[Previous entry: "NPR on Detroit"] [Main Index] [Next entry: "Smoked beer"]

06/03/2005 Archived Entry: "incongruity"

Incongruity
Kenneth Burke:

We contend that perspective by incongruity makes for a dramatic vocabulary, with weighting and counter-weighting, in contrast with the liberal idea of neutral naming in the characterization of process

Disciplinary examples of the neutral:

  • We teach critical thinking
  • We want our students to be good thinkers/writers
  • Students need grammar!
  • Students need form!

    Political examples of the neutral:

  • Family values
  • Democracy

    What value is in neutrality? Process? Regression? Is meaning meaningful as over-used trope?
    The network as dramatic (the drama queen of rhetorical gestures!) gesture:

  • Rip/Mix/Burn
  • Copy! Copy! Copy!
  • The weblog is the poetry of the 21st century
  • It's my idea and I'll blog if I want to

    But statements too don't suffice. In place of truisms or aphorisms, we want paths. What kind of paths? Twisting, confusing, straight, dead-end, open, stolen, never taken paths. Follow them to nowhere? Ok. Follow them to somewhere? Ok. Follow them back onto themselves (the general critique of weblogs: too much navel-gazing). Ok. Why ok? Dunno. Ask Jeeves (or the copy of Jeeves):
    being unsuitable and inappropriate. Now we are getting somewhere. A rhetoric of inappropriateness. Nova techniques for the Web (the novel as pornographic for content, form, grammar, you name it, bub). It is too appropriate to claim that we "teach students to be good thinkers." Du-uh. Instead, we ask for the inappropriate response, for the collide-oscope of unexpected/unfamiliar gestures - their unfamiliarity marks their inappropriateness (teach plagiarism! why I never!).

    More later.

    Replies: 2 comments

    "bureaucratization of the imaginative"

    he he
    I was actually working with this part of Attitudes today.

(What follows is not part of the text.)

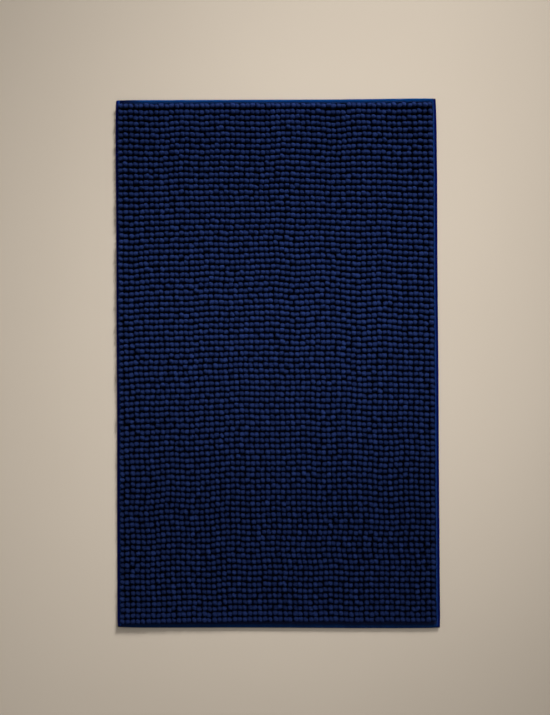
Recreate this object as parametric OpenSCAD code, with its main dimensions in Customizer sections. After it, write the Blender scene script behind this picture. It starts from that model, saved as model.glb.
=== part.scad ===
// Bobble bath mat: rows of looped chenille yarn on a woven base cloth, with a grip
// coating on the underside and a folded tape sewn round all four edges.
// Millimetres, +X across the mat, +Y along it, +Z up. The origin is the middle of the
// underside, on the surface that the mat lies on.

/* [Mat] */
// Width of the mat over its side bindings
mat_w = 604; // [240:1:1200]
// Length of the mat over its end bindings
mat_l = 992; // [520:1:1600]
// Thickness of the woven base cloth
cloth_t = 1.0; // [0.5:0.1:3]

/* [Chenille rows] */
// Height of the loops above the base cloth
loop_h = 12; // [6:0.5:30]
// Distance from the middle of one row of loops to the next
row_pitch = 10.81; // [6:0.01:11.5]
// Gap between one row of loops and the next
row_gap = 0.6; // [0.2:0.1:2]
// Radius of the rounded top edges of a row
crown_r = 4.6; // [1:0.1:6]
// Gap between the loops and the binding beside them
edge_gap = 0.2; // [0.1:0.1:2]

/* [Binding] */
// Thickness of the binding tape
tape_t = 0.8; // [0.6:0.1:2]
// Width of the tape's upper leg and of its lower leg, measured in from the edge
tape_leg = 7; // [5:0.5:20]

/* [Seams] */
// Width of a line of stitches
thread_w = 0.6; // [0.3:0.1:1]
// Thickness of a line of stitches
thread_t = 0.4; // [0.2:0.1:0.5]
// Distance from the middle of the stitches to the free edge of the tape's leg
seam_inset = 1.5; // [1:0.1:3]

/* [Care label] */
// Width of the label, along the end binding
label_w = 30; // [15:1:60]
// Length of the label, from the end binding inwards
label_l = 42; // [20:1:80]
// Thickness of the label
label_t = 0.3; // [0.1:0.1:0.5]
// Distance from the side binding to the near edge of the label
label_side = 45; // [10:1:90]

/* [Hidden] */
// The rows are shared out between a fixed number of strips, each a sub-part of its own
strip_count = 45;
function two_digits(n) = str(n < 10 ? "0" : "", n);
strip_names = [for (i = [1 : strip_count]) str("chenille_rows_", two_digits(i))];

// The tape wraps the edge of the cloth, so the cloth lies one tape thickness up
edge_h = cloth_t + 2 * tape_t;
cloth_top = tape_t + cloth_t;
field_w = mat_w - 2 * tape_leg;
field_l = mat_l - 2 * tape_leg;

// As many whole rows as fit, tufted from the end at +Y, with what is left over at -Y
row_count = floor((field_l - 2 * edge_gap + row_gap) / row_pitch);
row_w = row_pitch - row_gap;
last_row_y = field_l / 2 - edge_gap - row_w / 2;
row_l = field_w - 2 * edge_gap;
row_crown = min(crown_r, row_w / 2, loop_h);

// How far a cut runs past the face that it opens
overrun = 1;

chenille_navy = [0.07, 0.11, 0.25];
tape_navy = [0.04, 0.12, 0.30];
thread_navy = [0.03, 0.08, 0.22];
cloth_navy = [0.06, 0.08, 0.16];
coating_grey = [0.20, 0.22, 0.26];
label_white = [0.90, 0.90, 0.87];

// A box from its lowest corner to its highest
module box(low, high) {
    translate(low) cube(high - low);
}

// The end of a row: flat where it meets the cloth, with round shoulders on top
module row_section() {
    translate([-row_w / 2, 0]) square([row_w, loop_h - row_crown]);
    translate([row_crown - row_w / 2, 0]) square([row_w - 2 * row_crown, loop_h]);
    for (side = [-1, 1])
        translate([side * (row_w / 2 - row_crown), loop_h - row_crown])
            circle(r = row_crown, $fn = 48);
}

// One yarn, looped across the whole width; rows are counted from the end at -Y
module chenille_row(n) {
    y = last_row_y - (row_count - 1 - n) * row_pitch;
    translate([-row_l / 2, y, cloth_top])
        rotate([90, 0, 90]) linear_extrude(row_l) row_section();
}

// One strip: its share of the rows
module chenille_rows(strip) {
    first = floor(strip * row_count / strip_count);
    last = floor((strip + 1) * row_count / strip_count) - 1;
    color(chenille_navy)
        for (n = [first : 1 : last]) chenille_row(n);
}

// The cloth reaches right into the fold of the tape on every side
module base_cloth() {
    color(cloth_navy)
        box([tape_t - mat_w / 2, tape_t - mat_l / 2, tape_t],
            [mat_w / 2 - tape_t, mat_l / 2 - tape_t, cloth_top]);
}

// The coating fills the underside between the tapes, level with them
module grip_coating() {
    color(coating_grey) difference() {
        box([-field_w / 2, -field_l / 2, 0], [field_w / 2, field_l / 2, tape_t]);
        label_space();
    }
}

module label_space() {
    x = field_w / 2 - label_side;
    box([x - label_w, -field_l / 2, 0], [x, label_l - field_l / 2, label_t]);
}

// The label is caught in the end binding and lies in the soft coating
module care_label() {
    color(label_white) label_space();
}

// Tape folded over one side of the mat, with its own ends turned in
module side_tape(side) {
    color(tape_navy) mirror([side < 0 ? 1 : 0, 0, 0]) difference() {
        box([field_w / 2, -mat_l / 2, 0], [mat_w / 2, mat_l / 2, edge_h]);
        box([field_w / 2 - overrun, tape_t - mat_l / 2, tape_t],
            [mat_w / 2 - tape_t, mat_l / 2 - tape_t, cloth_top]);
        side_stitches(0);
    }
}

// Tape folded over one end of the mat, between the two side tapes
module end_tape(end) {
    color(tape_navy) mirror([0, end < 0 ? 1 : 0, 0]) difference() {
        box([-field_w / 2, field_l / 2, 0], [field_w / 2, mat_l / 2, edge_h]);
        box([-field_w / 2 - overrun, field_l / 2 - overrun, tape_t],
            [field_w / 2 + overrun, mat_l / 2 - tape_t, cloth_top]);
        end_stitches(0);
    }
}

// One straight line of stitches on the side at +X, with its underside at height z
module side_stitches(z) {
    x = field_w / 2 + seam_inset;
    box([x - thread_w / 2, tape_t - mat_l / 2, z],
        [x + thread_w / 2, mat_l / 2 - tape_t, z + thread_t]);
}

// The same line on the end at +Y
module end_stitches(z) {
    y = field_l / 2 + seam_inset;
    box([-field_w / 2, y - thread_w / 2, z],
        [field_w / 2, y + thread_w / 2, z + thread_t]);
}

// The upper thread lies on the tape, and the lower one is drawn into it
module side_seam(side) {
    color(thread_navy) mirror([side < 0 ? 1 : 0, 0, 0]) {
        side_stitches(edge_h);
        side_stitches(0);
    }
}

module end_seam(end) {
    color(thread_navy) mirror([0, end < 0 ? 1 : 0, 0]) {
        end_stitches(edge_h);
        end_stitches(0);
    }
}

for (i = [0 : strip_count - 1])
    chenille_rows(i);
base_cloth();
grip_coating();
side_tape(-1);  // binding_left
side_tape(1);  // binding_right
end_tape(1);  // binding_top
end_tape(-1);  // binding_bottom
side_seam(-1);  // seam_left
side_seam(1);  // seam_right
end_seam(1);  // seam_top
end_seam(-1);  // seam_bottom
care_label();
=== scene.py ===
# %% [markdown]
# # A bobble bath mat
# The mat is a woven base cloth with ninety chenille yarns tufted through it. Each yarn
# stands up in sixty-two loops across the width, so the top is a field of soft round
# bobbles. The back has a grip coating, and a navy tape is folded round the edges and sewn.
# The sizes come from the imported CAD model, which is loaded first and never changed.

# %% Load the frame
import math

import bpy
import numpy as np
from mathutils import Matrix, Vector


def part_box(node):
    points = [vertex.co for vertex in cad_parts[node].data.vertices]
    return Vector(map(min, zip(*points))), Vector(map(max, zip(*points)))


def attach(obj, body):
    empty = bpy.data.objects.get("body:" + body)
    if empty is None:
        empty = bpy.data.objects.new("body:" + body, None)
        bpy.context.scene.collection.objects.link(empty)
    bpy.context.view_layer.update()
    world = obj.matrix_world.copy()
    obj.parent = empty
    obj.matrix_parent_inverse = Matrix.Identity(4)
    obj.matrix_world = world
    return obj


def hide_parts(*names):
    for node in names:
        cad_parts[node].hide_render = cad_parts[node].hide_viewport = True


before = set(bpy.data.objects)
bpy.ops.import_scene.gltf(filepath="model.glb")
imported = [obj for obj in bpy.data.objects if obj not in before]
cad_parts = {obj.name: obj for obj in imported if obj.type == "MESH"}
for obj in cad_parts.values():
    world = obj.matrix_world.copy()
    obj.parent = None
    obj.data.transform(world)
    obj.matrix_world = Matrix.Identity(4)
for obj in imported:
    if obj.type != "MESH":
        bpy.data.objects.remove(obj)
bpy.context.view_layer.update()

# %% [markdown]
# Every size below is read from a CAD node, so the looks always fit the model. Only what the
# CAD leaves plain is new here: how many loops a yarn makes, and how far apart stitches are.

# %% Sizes
MM = 0.001
ROOT = "root"
LOOPS_PER_ROW = 62
STITCH_LENGTH = 3.2 * MM

cloth_low, cloth_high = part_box("base_cloth")
coat_low, coat_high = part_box("grip_coating")
side_low, side_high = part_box("binding_right")
_, end_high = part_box("binding_top")
seam_low, seam_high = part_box("seam_right")
label_low, label_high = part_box("care_label")
row_nodes = sorted(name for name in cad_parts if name.startswith("chenille_rows_"))
first_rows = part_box(row_nodes[0])
second_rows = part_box(row_nodes[1])

mat_half_w = side_high.x
mat_half_l = side_high.y
edge_height = side_high.z
tape_leg = side_high.x - side_low.x
tape_thick = cloth_low.z
cloth_top = cloth_high.z
seam_from_edge = mat_half_w - (seam_low.x + seam_high.x) / 2
loop_height = first_rows[1].z - cloth_top
row_pitch = (second_rows[0].y - first_rows[0].y) / 2
row_length = first_rows[1].x - first_rows[0].x
first_row_y = (first_rows[0].y + first_rows[1].y - row_pitch) / 2
far_row_start = side_high.y - tape_leg - row_pitch
loop_pitch = row_length / LOOPS_PER_ROW
print("row pitch", row_pitch, "loop pitch", loop_pitch, "strips", len(row_nodes))

# %% [markdown]
# A mat that has been rolled, washed and laid down is never quite straight. Gentle waves move
# the pieces sideways: long ones move the whole mat, and shorter ones run along the rows and
# along the columns and make them waver. A row's waves hardly change from one row to the next,
# so neighbours waver together. The seed is fixed, so the mat always lies the same.

# %% Waves
SEED = 62
# The shortest and the longest wave of each kind, in metres
LONG_WAVE_LENGTHS = (0.30, 0.80)
ROW_WAVE_LENGTHS = (0.055, 0.17)
LONG_WAVE_REACH = 0.32 * MM
ROW_WAVE_REACH = 0.95 * MM
COLUMN_WAVE_REACH = 0.85 * MM
ALONG_X = 0.0
ALONG_Y = math.pi / 2
WAVE_FAN = math.radians(15)
rng = np.random.default_rng(SEED)


def draw_waves(count, shortest, longest, reach, heading=0.0, fan=math.pi):
    """Waves of random length, all within fan of one heading, that move a point by about reach."""
    heading = heading + rng.uniform(-fan, fan, count)
    turns = 2 * math.pi / rng.uniform(shortest, longest, count)
    return {
        "kx": turns * np.cos(heading),
        "ky": turns * np.sin(heading),
        "start": rng.uniform(0, 2 * math.pi, (2, count)),
        "reach": reach * math.sqrt(2 / count),
    }


def waved(waves, x, y, axis):
    """How far the waves move points along X (axis 0) or along Y (axis 1)."""
    angle = np.multiply.outer(x, waves["kx"]) + np.multiply.outer(y, waves["ky"])
    return waves["reach"] * np.sin(angle + waves["start"][axis]).sum(-1)


long_waves = draw_waves(7, *LONG_WAVE_LENGTHS, LONG_WAVE_REACH)
row_waves = draw_waves(12, *ROW_WAVE_LENGTHS, ROW_WAVE_REACH, ALONG_X, WAVE_FAN)
column_waves = draw_waves(12, *ROW_WAVE_LENGTHS, COLUMN_WAVE_REACH, ALONG_Y, WAVE_FAN)
print("waves drawn", [len(waves["kx"]) for waves in (long_waves, row_waves, column_waves)])

# %% [markdown]
# The mat as a whole is a little out of true. Sewing has drawn the corners and the far end in,
# and the near end has curled up off the floor. One function lays the points of every piece,
# so that the cloth, the tapes and the loops move together and never part.

# %% How the mat lies
CORNER_PULL = 1.3 * MM
CORNER_REACH = 14 * MM
CURL = 3.8 * MM
CURL_BACK = 0.8 * MM
CURL_REACH = 80 * MM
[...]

    Posted by jeff @ 06/03/2005 04:23 PM EST

    In _Ivy and Industry_ Christopher Newfield identifies Burke as one of the contra-management thinkers in modern English studies. It's easy to see how all the "neutral" disciplinary examples you provide fit nicely into a well-managed system.

    The bureaucratization of the imaginative: another nice anti-management Burkean idea. Need more of the latter, less of the former in our field.

    In other words: amen to the unsuitable.